2. Test and Share Scripts
- If a certain rep is getting more meetings, listen to their calls (Orum lets you record them).
- Try A/B testing openers or voicemails, then track which gets better outcomes.
- Don’t just hand down new scripts—let the team experiment and report back.
3. Clean Up Lists
- If you see high dial counts but terrible connect rates, your data’s probably stale.
- Work with marketing or ops to refresh lists, or try new sources.
- Don’t waste time dialing dead numbers—track which lists underperform and cut them.
4. Focus on Conversion, Not Just Activity
- It’s easy to get obsessed with “calls made,” but meetings booked is what matters.
- Celebrate conversions, not just effort.
- If someone’s making tons of calls but not booking, coach on qualifying or closing.
Honest Takes: What Works, What Doesn’t, and What to Skip
What Actually Helps: - Standardized dispositions—otherwise, your analytics are a mess. - Short, focused dashboards—don’t try to track everything. - Real talk time and connect rates—not just dials.
What Sounds Good, But Rarely Delivers: - Overcomplicated dashboards.
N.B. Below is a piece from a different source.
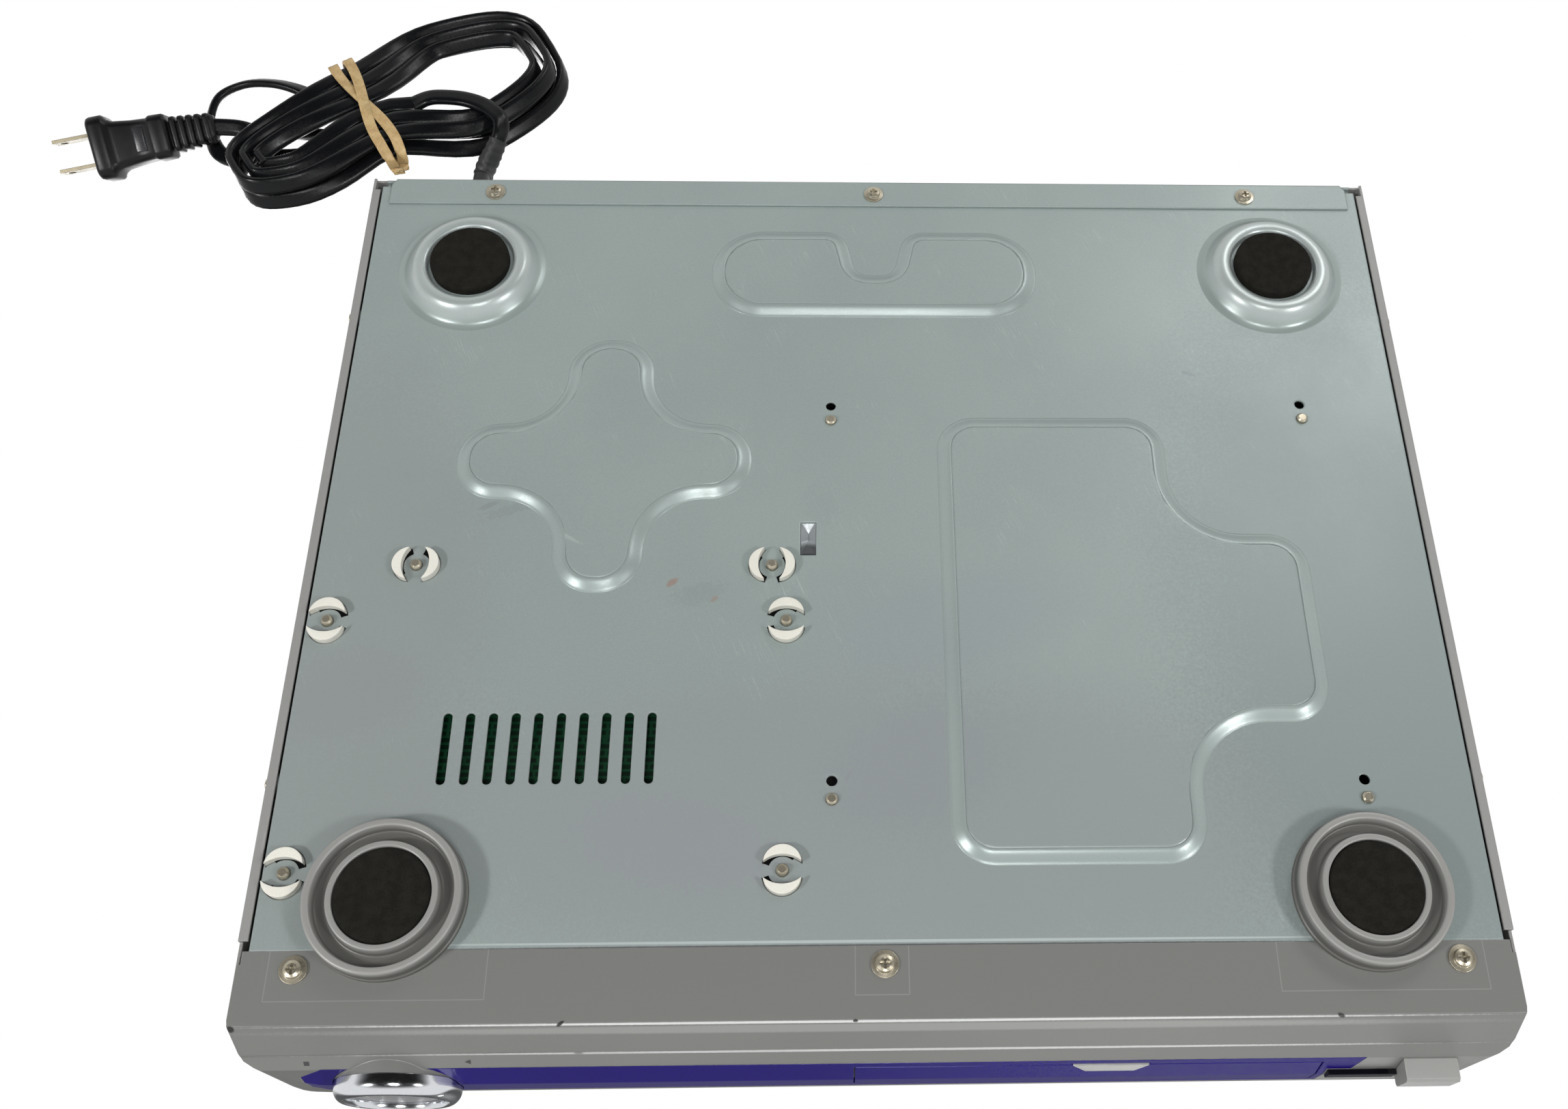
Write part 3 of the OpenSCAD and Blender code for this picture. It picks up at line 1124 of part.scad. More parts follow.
// A flat cord along a route; each ring has its width upright and turned by the point's roll
module cord_tube(route, sides, ends) {
    n = len(route);
    points = [for (i = [0 : n - 1]) let(
        t = heading_at(route, i, ends),
        side = unit(cross([0, 0, 1], t)),
        up = cross(t, side),
        roll = len(route[i]) > 3 ? route[i][3] : 0,
        w = up*cos(roll) + side*sin(roll),
        v = side*cos(roll) - up*sin(roll))
        for (k = [0 : sides - 1]) let(a = 360*(k + 0.5)/sides)
            flat3(route[i]) + w*flat_out(a)[0] + v*flat_out(a)[1]];
    skin = [for (i = [0 : n - 2]) for (k = [0 : sides - 1]) let(j = (k + 1) % sides)
        each [[i*sides + k, i*sides + j, (i + 1)*sides + k],
              [i*sides + j, (i + 1)*sides + j, (i + 1)*sides + k]]];
    polyhedron(points, concat(skin,
        [[for (k = [sides - 1 : -1 : 0]) k]], [[for (k = [0 : sides - 1]) (n - 1)*sides + k]]), convexity = 10);
}
// Outline of the cord's section: a flattened ring as wide and as thick as the cord
function flat_out(a) = [
    (cord_w/2)*sign(cos(a))*pow(abs(cos(a)), 0.5), (cord_t/2)*sign(sin(a))*pow(abs(sin(a)), 0.5)];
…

If you need a manual to understand it, no one will use it. - Fancy AI insights that just restate obvious trends. Use your own judgment. - Pushing reps to hit arbitrary dial numbers. It’s about quality, not just activity.
What to Ignore: - Any metric you can’t explain in one sentence. - Heatmaps and “engagement scores” that don’t tie to meetings booked. - Over-automating feedback—sometimes you just need a real conversation.
Keep It Simple—and Iterate
You don’t need to be a data scientist to use Orum analytics well. Set clear goals, track what actually matters, and use the numbers to have better conversations with your team. Don’t try to fix everything at once—pick one area to improve, try something new, and see what happens.
Most importantly: don’t let analytics become another thing to micromanage. Use the data to spot real opportunities, keep things honest, and help your team win more often. Then, tweak and repeat. That’s how you get better call outcomes—without drowning in dashboards.